(WORK TO BE COMPLETED)
Report how many lines hold the word "three"; give nothing but the number.

(MATERIAL)
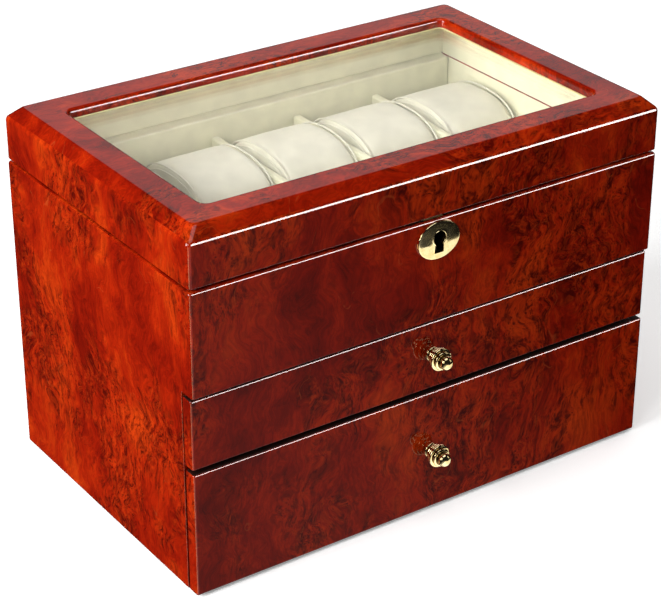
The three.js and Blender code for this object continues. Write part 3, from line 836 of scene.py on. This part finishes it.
def drawer(prefix):
    lo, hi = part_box(f"{prefix}_front")
    front = block(f"{prefix}_veneered_front", lo, hi, 1.4 * MM, 6)
    veneer(front)
    front.data.materials.append(painted_gap_shade)
    # Top, bottom and back faces take the painted gap shade, so the gaps round the drawer look dark.
    for face in front.data.polygons:
        if abs(face.normal.z) > 0.75 or face.normal.y > 0.75:
            face.material_index = 3
    place(front, prefix, "burl_lacquer", replaces=(f"{prefix}_front",))
    soften(front, 50)

    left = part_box(f"{prefix}_side_left")
    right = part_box(f"{prefix}_side_right")
    x0, x1 = left[0].x, right[1].x
    y0, y1 = left[0].y, left[1].y
    z0, z1 = left[0].z, left[1].z
    wall = left[1].x - left[0].x
    floor_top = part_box(f"{prefix}_bottom")[1].z
    lip = 0.8 * MM
    rings = [ring(x0, x1, y0, y1, lip, z0), ring(x0, x1, y0, y1, lip, z1 - lip)]
    for grow in (0.3, 1.0):
        rings.append(ring(x0 + lip * grow, x1 - lip * grow, y0 + lip * grow, y1 - lip * grow, lip,
                          z1 - lip * (1 - grow)))
    inside = (x0 + wall, x1 - wall, y0 + wall, y1 - wall)
    for grow in (1.0, 0.3, 0.0):
        rings.append(ring(inside[0] - lip * grow, inside[1] + lip * grow, inside[2] - lip * grow,
                          inside[3] + lip * grow, lip, z1 - lip * (1 - grow)))
    rings.append(ring(*inside, lip, floor_top))
    box = loft(f"{prefix}_box", rings)
    place(box, prefix, "drawer_wood", inner_wood,
          (f"{prefix}_side_left", f"{prefix}_side_right", f"{prefix}_back", f"{prefix}_bottom"))
    soften(box, 40)
    drawer_lining(prefix, inside, floor_top, z1)
    knob(prefix)


def drawer_lining(prefix, inside, floor_top, z1):
    """Suede-lined walls and a soft pad on the drawer's bottom."""
    x0, x1, y0, y1 = inside
    thick = 1.0 * MM
    top = z1 - 3 * MM
    rings = [ring(x0, x1, y0, y1, 0.8 * MM, floor_top), ring(x0, x1, y0, y1, 0.8 * MM, top - 0.4 * MM),
             ring(x0 + 0.3 * MM, x1 - 0.3 * MM, y0 + 0.3 * MM, y1 - 0.3 * MM, 0.9 * MM, top),
             ring(x0 + thick, x1 - thick, y0 + thick, y1 - thick, 1.6 * MM, top - 0.3 * MM),
             ring(x0 + thick, x1 - thick, y0 + thick, y1 - thick, 1.6 * MM, floor_top)]
    walls = loft(f"{prefix}_wall_lining", rings, closed=True)
    place(walls, prefix, "drawer_lining", drawer_cloth)
    soften(walls, 50)
    pad_lo, pad_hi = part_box(f"{prefix}_pad")
    edge = 1.2 * MM
    low = pad_lo.z
    rows = []
    for inset, z in ((0.0, low), (0.0, low + 1.0 * MM), (0.35 * edge, pad_hi.z - 0.3 * MM), (edge, pad_hi.z)):
        rows.append(ring(x0 + thick + inset, x1 - thick - inset, y0 + thick + inset, y1 - thick - inset,
                         2.0 * MM, z))
    pad = loft(f"{prefix}_soft_pad", rows)
    place(pad, prefix, "drawer_lining", drawer_cloth, (f"{prefix}_pad",))
    soften(pad, 50)


# ---------------------------------------------------------------- hardware and carcass kept from CAD

def keep(node, material, width):
    obj = frame["nodes"][node]
    obj.data.materials.clear()
    obj.data.materials.append(material)
    bevel_edges(obj, width, 2, 40)


def barrel(name, radius, x0, x1, bore=0.0, steps=36):
    """A smooth cylinder on the hinge axis with eased ends, solid or bored through."""
    ease = 0.2 * MM
    section = [(radius - ease, x0), (radius, x0 + ease), (radius, x1 - ease), (radius - ease, x1)]
    if bore:
        section += [(bore, x1), (bore, x0)]
    angles = [TURN * k / steps for k in range(steps)]
    rings = [[Vector((x, HINGE_AXIS.y + r * math.cos(a), HINGE_AXIS.z + r * math.sin(a))) for a in angles]
             for r, x in section]
    return loft(name, rings, closed=bool(bore))


def screw(x, y, z, up):
    """A flat screw head with a slot, just proud of the hinge leaf."""
    proud = 0.10 * MM
    head = lathe("screw", [(0, -0.3 * MM), (1.7 * MM, -0.3 * MM), (1.7 * MM, 0.6 * proud), (1.5 * MM, proud),
                           (0, proud)], 28)
    head.data.materials.append(satin)
    slot = block("slot", (-1.4 * MM, -0.18 * MM, 0), (1.4 * MM, 0.18 * MM, proud + 0.01 * MM))
    # The slot is painted near-black as shade.
    slot.data.materials.append(shade_black_steel)
    turn = Matrix.Rotation(0 if up > 0 else math.pi, 4, "X") @ Matrix.Rotation(35 * x * 10, 4, "Z")
    for piece in (head, slot):
        piece.data.transform(Matrix.Translation((x, y, z)) @ turn)
    return [head, slot]


def hinge(side):
    """A butt hinge: two leaves with screws, three knuckles and the pin."""
    knuckle_room = 2.9 * MM
    flat_back = HINGE_AXIS.y - knuckle_room
    case_lo, case_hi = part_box(f"case_hinge_leaf_{side}")
    start = case_lo.x
    step = (case_hi.x - case_lo.x) / 3
    for body, up, own in (("case", -1, (0, 2)), ("lid", 1, (1,))):
        node = f"{body}_hinge_leaf_{side}"
        lo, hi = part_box(node)
        face = HINGE_AXIS.z + up * 0.2 * MM
        near, far = sorted((face, HINGE_AXIS.z + up * 1.8 * MM))
        parts = [block("leaf", (lo.x, lo.y, near), (hi.x, flat_back, far), 0.12 * MM, 2)]
        for number in own:
            x0 = start + number * step + (0.15 * MM if number else 0)
            x1 = start + (number + 1) * step - (0.15 * MM if number < 2 else 0)
            parts.append(block("tab", (x0, flat_back - MM, near), (x1, HINGE_AXIS.y - 1.5 * MM, far)))
            parts.append(barrel("knuckle", 2.6 * MM, x0, x1, 1.3 * MM))
        for part in parts:
            part.data.materials.append(satin)
        for share in (0.17, 0.5, 0.83):
            parts += screw(lo.x + share * (hi.x - lo.x), (lo.y + flat_back) / 2, face, -up)
        leaf = join(f"{body}_hinge_{side}", parts)
        place(leaf, body, "satin_brass", replaces=(node,))
        soften(leaf, 40)
    pin_lo, pin_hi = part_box(f"hinge_pin_{side}")
    pin = barrel(f"hinge_pin_round_{side}", (pin_hi.z - pin_lo.z) / 2, pin_lo.x, pin_hi.x)
    place(pin, "case", "satin_brass", satin, (f"hinge_pin_{side}",))
    soften(pin, 40)


def carcass():
    keep("bottom_panel", inner_wood, 0.4 * MM)
    # The drawer shelf is painted black-brown as shade in the gap between the drawers.
    keep("drawer_shelf", painted_gap_shade, 0.4 * MM)
    keep("base_felt", dark_felt, 0.2 * MM)
    # The lock case under the lid gap is painted near-black as shade.
    keep("lock_case", shade_black_steel, 0.2 * MM)
    for node in ("lock_bolt", "strike_plate"):
        keep(node, satin, 0.2 * MM)


# ---------------------------------------------------------------- stage, camera and lights

def floor_plane():
    size = 12.0
    under = -0.2 * MM
    corners = [(-size, -size, under), (size, -size, under), (size, size, under), (-size, size, under)]
    floor = from_data("floor", corners, [(0, 1, 2, 3)])
    g = Graph("pale_floor")
    tone = g.noise(g.coords(), 3.0, 2.0, 0.5).outputs[0]
    colour = g.mix(g.remap(tone, 0.3, 0.7), (0.93, 0.93, 0.93, 1), (0.96, 0.96, 0.96, 1))
    floor.data.materials.append(g.principled(Base_Color=colour, Roughness=0.9, Specular_IOR_Level=0.0,
                                             Emission_Color=colour, Emission_Strength=0.25))
    floor.visible_glossy = False
    floor.visible_diffuse = False


def camera():
    """The viewing angle: 34 degrees left of the front and 28 degrees above."""
    data = bpy.data.cameras.new("camera")
    data.lens, data.sensor_width = 116.75, 36
    data.clip_start, data.clip_end = 0.05, 50
    obj = bpy.data.objects.new("camera", data)
    bpy.context.collection.objects.link(obj)
    obj.location = (-0.6706, -0.9773, 0.7223)
    forward = Vector((0.5000, 0.7308, -0.4647))
    obj.rotation_euler = forward.to_track_quat("-Z", "Y").to_euler()
    bpy.context.scene.camera = obj


def softbox(name, direction, distance, size, radiance, tint=(1, 1, 1), diffuse=True, glossy=True,
            receivers=None):
    """An area light facing the box from a direction, given by how bright its face is."""
    data = bpy.data.lights.new(name, "AREA")
    data.shape = "RECTANGLE"
    data.size, data.size_y = size
    data.energy = radiance * math.pi * size[0] * size[1]
    data.color = tint
    obj = bpy.data.objects.new(name, data)
    bpy.context.collection.objects.link(obj)
    obj.location = Vector((0, 0, 0.12)) + Vector(direction).normalized() * distance
    obj.rotation_euler = (-Vector(direction)).to_track_quat("-Z", "Y").to_euler()
    obj.visible_diffuse = diffuse
    obj.visible_glossy = glossy
    obj.visible_camera = False
    if receivers:
        obj.light_linking.receiver_collection = receivers
    return obj


def light_group(name, pieces, state):
    """A light-linking group that includes or excludes some pieces."""
    group = bpy.data.collections.new(name)
    for piece in pieces:
        group.objects.link(piece)
    for member in group.collection_objects:
        member.light_linking.link_state = state
    return group


def lights():
    """Strong lamps for the lacquer, and gentler ones for the lining and for the polished brass."""
    pieces = [obj for obj in bpy.data.objects if obj.type == "MESH" and obj.data.materials]
    shiny = [obj for obj in pieces if obj.data.materials[0] == gold]
    pale = [obj for obj in pieces if obj.data.materials[0] in (cream, pillow_cream, bead_cream)]
    rest = light_group("all_but_polished_brass", shiny, "EXCLUDE")
    dark = light_group("all_but_brass_and_lining", shiny + pale, "EXCLUDE")
    brass = light_group("polished_brass", shiny, "INCLUDE")
    inside = light_group("lining_and_pillows", pale, "INCLUDE")
    pale_tint, warm_tint = (1.0, 0.98, 0.87), (1.0, 0.72, 0.40)
    softbox("key_left", (-0.95, 0.02, 0.42), 1.9, (1.1, 1.0), 15.0, receivers=dark)
    softbox("key_inside", (-0.95, 0.02, 0.42), 1.9, (1.1, 1.0), 8.9, receivers=inside)
    softbox("overhead", (0.0, -0.28, 1.0), 1.7, (1.2, 1.0), 1.6)
    softbox("corner", (-0.665, -0.435, 0.506), 1.6, (0.22, 0.22), 26.0, receivers=rest)
    softbox("front_strip", (0.5, -0.84, 0.14), 1.8, (1.3, 0.75), 28.0, (1.0, 0.91, 0.89), False,
            receivers=rest)
    softbox("back_card", (0.5, 0.73, 0.465), 2.2, (1.5, 1.1), 0.50, diffuse=False)
    softbox("low_card", (-0.73, -0.5, -0.465), 1.8, (0.5, 0.9), 5.0, warm_tint, False, receivers=rest)
    softbox("far_side", (0.9, 0.35, 0.45), 2.1, (1.2, 0.9), 2.2, glossy=False)
    softbox("brass_table", (0.36, -0.50, -0.79), 1.0, (1.6, 1.1), 1.2, pale_tint, False, receivers=brass)
    softbox("brass_warm", (0.10, -0.87, -0.40), 1.3, (0.5, 0.30), 0.40, warm_tint, False, receivers=brass)
    softbox("brass_left", (-0.80, -0.35, 0.45), 1.6, (0.9, 0.9), 1.25, pale_tint, False, receivers=brass)
    softbox("brass_right", (0.75, -0.62, 0.25), 1.6, (0.35, 0.9), 1.1, pale_tint, False, receivers=brass)


def studio_world():
    """Soft fill for matt surfaces. Polished ones mirror a dark room over a bright table."""
    world = bpy.data.worlds.new("studio")
    bpy.context.scene.world = world
    g = Graph("studio", world)
    look = g.node("TexCoord").outputs["Generated"]
    near = g.node("VectorMath", {0: look, 1: (-0.20, -0.85, -1.0)}, operation="DOT_PRODUCT").outputs["Value"]
    under = g.node("SeparateXYZ", {0: look}).outputs["Z"]
    haze = g.remap(near, 0.90, 1.06, 0.012, 0.19)
    edge = g.remap(near, 1.08, 1.28, 0.0, 0.75)
    below = g.remap(under, -0.72, -0.88, 0.0, 0.80)
    bright = g.math("MAXIMUM", haze, g.math("MAXIMUM", edge, below))
    mirror = g.node("Background", {0: (1.0, 0.97, 0.95, 1), 1: bright}).outputs[0]
    fill = g.node("Background", {0: (1.0, 0.99, 0.97, 1), 1: 0.40}).outputs[0]
    seen = g.node("LightPath").outputs["Is Glossy Ray"]
    mixed = g.node("MixShader", {0: seen, 1: fill, 2: mirror}).outputs[0]
    g.tree.links.new(mixed, g.output.inputs[0])
    bpy.context.scene.view_settings.view_transform = "Standard"


case_shell()
escutcheon()
lock_inside()
compartment()
pillows()
lid_frame()
lid_inside()
for prefix in ("upper_drawer", "lower_drawer"):
    drawer(prefix)
for side in ("left", "right"):
    hinge(side)
carcass()
floor_plane()
camera()
lights()
studio_world()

(WRITTEN RESPONSE)
2